Ember
Trautonist
- Style
- Post-black metal
- Label
- Pest Productions
- Year
- 2018
- Reviewed by
- Andy
/ 100
Killing songs: <i>Smoke and Ember</i>, <i>Hills of Gold</i>
Ember, post-black duo Trautonist's second LP, is all soft edges at first listen: Female
vocals, hazily mixed guitar and keyboards, and all the black metal screams pushed far into the background. But it
nonetheless has some sharp edges, and amid the pop prettiness of the tunes, the band doesn't forget they're making a
metal album.
The dreamlike atmosphere prevalent on many post-black albums is especially pronounced here. Starting with a mid-tempo
beat and speeding up to black metal style blastbeats, this is anything but a blackened sound, even with
multi-instrumentalist Dennis's hardcore-style shrieks. Light suffuses the songs (and references to it suffuse the
lyrics), with any details in the riffing buried under the heavily processed lead tremolo picking. To make it murkier,
the drumming's even farther down in the mix than the vocals. Amid all this blurriness, the tremolo leads stands out,
together with the still-blurry vocals of the project's clean vocalist, Katharina.

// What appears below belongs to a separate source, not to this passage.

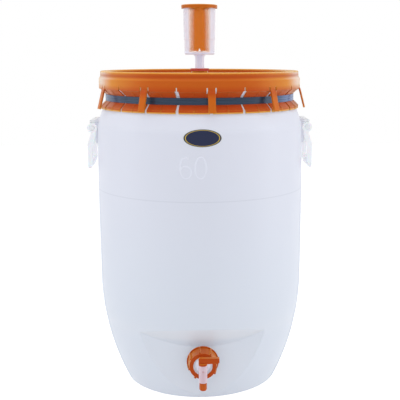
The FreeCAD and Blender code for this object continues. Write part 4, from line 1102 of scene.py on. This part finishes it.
class FERMENTER_OT_stage(bpy.types.Operator):
    """Set up the camera, the floor, the lamps and the sky"""

    bl_idname = "fermenter.stage"
    bl_label = "Stage"

    def execute(self, context):
        settings = stage_settings()
        add_camera(context.scene, settings)
        add_floor(context)
        add_lamps(settings)
        add_sky(context.scene, settings)
        context.scene.view_settings.view_transform = "Standard"
        return {"FINISHED"}


STEPS = (
    FERMENTER_OT_barrel,
    FERMENTER_OT_handles,
    FERMENTER_OT_lid,
    FERMENTER_OT_strap,
    FERMENTER_OT_airlock,
    FERMENTER_OT_tap,
    FERMENTER_OT_label,
    FERMENTER_OT_stage,
)


class FERMENTER_PT_panel(bpy.types.Panel):
    """Lists the fermenter's steps and settings"""

    bl_idname = "FERMENTER_PT_panel"
    bl_label = "Plastic fermenter"
    bl_space_type = "VIEW_3D"
    bl_region_type = "UI"
    bl_category = "Fermenter"

    def draw(self, context):
        layout = self.layout
        for step in STEPS:
            layout.operator(step.bl_idname)
        for settings in (sizes(), colours(), stage_settings()):
            column = layout.column()
            for field in settings.__annotations__:
                column.prop(settings, field)


CLASSES = (FermenterSizes, FermenterColours, StageSettings, *STEPS, FERMENTER_PT_panel)


def register():
    for item in CLASSES:
        bpy.utils.register_class(item)
    bpy.types.Scene.fermenter_sizes = bpy.props.PointerProperty(type=FermenterSizes)
    bpy.types.Scene.fermenter_colours = bpy.props.PointerProperty(type=FermenterColours)
    bpy.types.Scene.fermenter_stage = bpy.props.PointerProperty(type=StageSettings)


def unregister():
    del bpy.types.Scene.fermenter_stage
    del bpy.types.Scene.fermenter_colours
    del bpy.types.Scene.fermenter_sizes
    for item in reversed(CLASSES):
        bpy.utils.unregister_class(item)


def main():
    register()
    bpy.ops.fermenter.barrel()
    bpy.ops.fermenter.handles()
    bpy.ops.fermenter.lid()
    bpy.ops.fermenter.strap()
    bpy.ops.fermenter.airlock()
    bpy.ops.fermenter.tap()
    bpy.ops.fermenter.label()
    bpy.ops.fermenter.stage()


if __name__ == "__main__":
    main()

Some post-black projects are a one-man show, with the black metal parts, all the instruments, and the clean
vocals being taken care of by one person. Trautonist puts all the clean vocal duties on Katharina, and her voice
is an excellent match for the music: Soft, shoegazey, with the individual words virtually indistinct, with an
upbeat, pop-oriented sound. The best track on the album, Smoke and Ember, has her lilting an almost
Beatles-like tune over crunching chords with heavy bass, a more focused song than the rest of the track list. At the
end, we have Woody Allen, which in keeping with its odd name, has a much different sound for the first minute or
two of the song, with a sort of lounge-jazz keyboard intro.
This isn't a revolution in post-black atmosphere-creation, but it's a welcome evolutionary step. With a similar
flavor to an Alcest album, Ember injects a heavier sound in between the lightness of both the tunes and
the female vocals to make a nicely balanced album that can still appeal to metalheads.